START
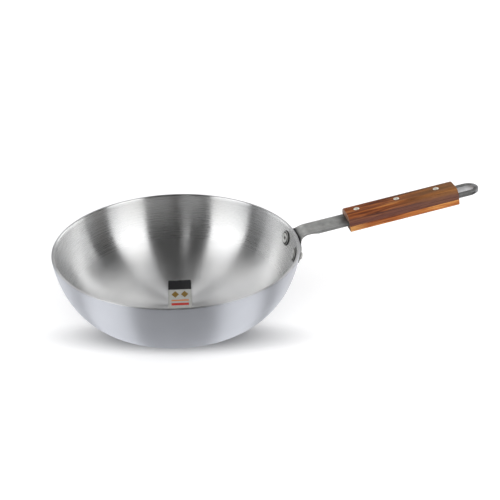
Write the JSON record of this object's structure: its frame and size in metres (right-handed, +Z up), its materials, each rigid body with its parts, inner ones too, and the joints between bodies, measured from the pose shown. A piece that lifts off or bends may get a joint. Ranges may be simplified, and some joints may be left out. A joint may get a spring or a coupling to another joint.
{
  "type": "frying pan",
  "caption": "Deep round aluminium frying pan with a curved wall, a riveted steel strap handle, a pinned wooden grip and a hanging slot.",
  "frame": {"origin": "centre of the bowl's flat underside, on the surface that the pan stands on", "axes": "+X from the bowl's axis along the handle, +Z up, the way the bowl opens"},
  "size_m": [0.4616, 0.26, 0.121],
  "materials": {
    "bowl_aluminium": "spun, fine rings, satin",
    "handle_steel": "mottled dull grey",
    "rivet_aluminium": "bright, struck",
    "pin_aluminium": "bright, ground flush",
    "upper_wood": "varnished red brown",
    "lower_wood": "varnished orange",
    "label_paper": "printed, satin"
  },
  "bodies": {
    "root": {"bowl": "bowl_aluminium", "handle": "handle_steel", "bowl_rivet_rear": "rivet_aluminium", "bowl_rivet_front": "rivet_aluminium", "grip_upper_scale": "upper_wood", "grip_lower_scale": "lower_wood", "grip_pin_near": "pin_aluminium", "grip_pin_middle": "pin_aluminium", "grip_pin_far": "pin_aluminium", "floor_label": "label_paper"}
  },
  "joints": []
}
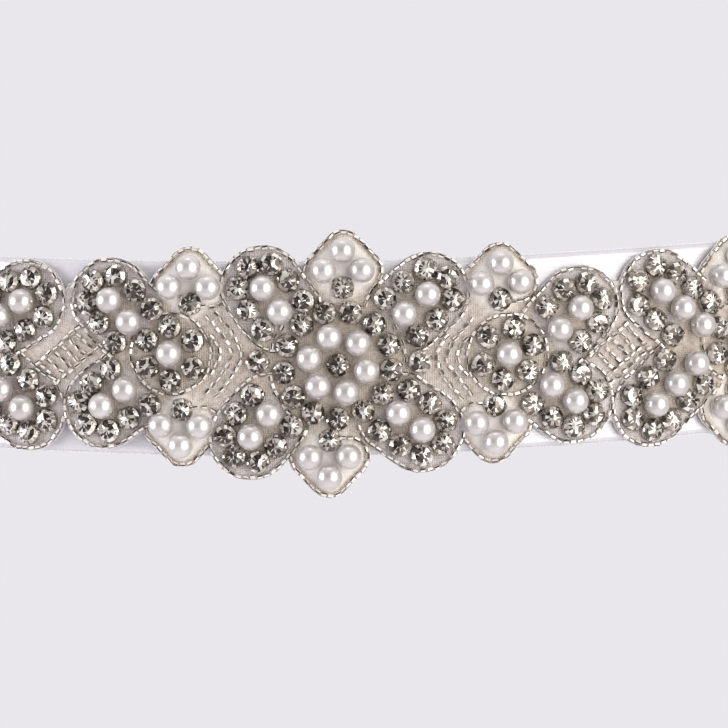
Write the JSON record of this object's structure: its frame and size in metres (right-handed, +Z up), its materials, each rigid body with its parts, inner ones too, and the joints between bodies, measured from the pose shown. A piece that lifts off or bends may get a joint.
END
Please quote the data above in full, with no line missing.

Finished task
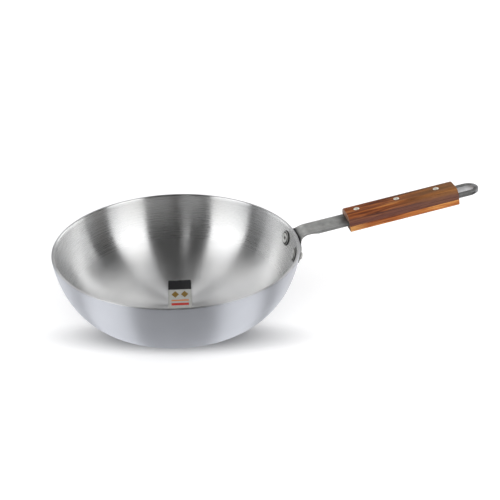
Write the JSON record of this object's structure: its frame and size in metres (right-handed, +Z up), its materials, each rigid body with its parts, inner ones too, and the joints between bodies, measured from the pose shown. A piece that lifts off or bends may get a joint. Ranges may be simplified, and some joints may be left out. A joint may get a spring or a coupling to another joint.
{
  "type": "frying pan",
  "caption": "Deep round aluminium frying pan with a curved wall, a riveted steel strap handle, a pinned wooden grip and a hanging slot.",
  "frame": {"origin": "centre of the bowl's flat underside, on the surface that the pan stands on", "axes": "+X from the bowl's axis along the handle, +Z up, the way the bowl opens"},
  "size_m": [0.4616, 0.26, 0.121],
  "materials": {
    "bowl_aluminium": "spun, fine rings, satin",
    "handle_steel": "mottled dull grey",
    "rivet_aluminium": "bright, struck",
    "pin_aluminium": "bright, ground flush",
    "upper_wood": "varnished red brown",
    "lower_wood": "varnished orange",
    "label_paper": "printed, satin"
  },
  "bodies": {
    "root": {"bowl": "bowl_aluminium", "handle": "handle_steel", "bowl_rivet_rear": "rivet_aluminium", "bowl_rivet_front": "rivet_aluminium", "grip_upper_scale": "upper_wood", "grip_lower_scale": "lower_wood", "grip_pin_near": "pin_aluminium", "grip_pin_middle": "pin_aluminium", "grip_pin_far": "pin_aluminium", "floor_label": "label_paper"}
  },
  "joints": []
}
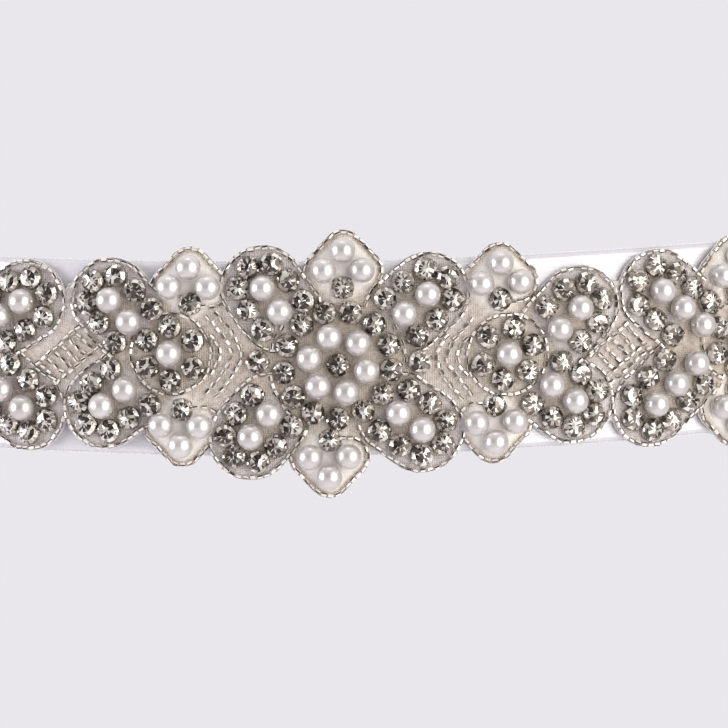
Write the JSON record of this object's structure: its frame and size in metres (right-handed, +Z up), its materials, each rigid body with its parts, inner ones too, and the joints between bodies, measured from the pose shown. A piece that lifts off or bends may get a joint.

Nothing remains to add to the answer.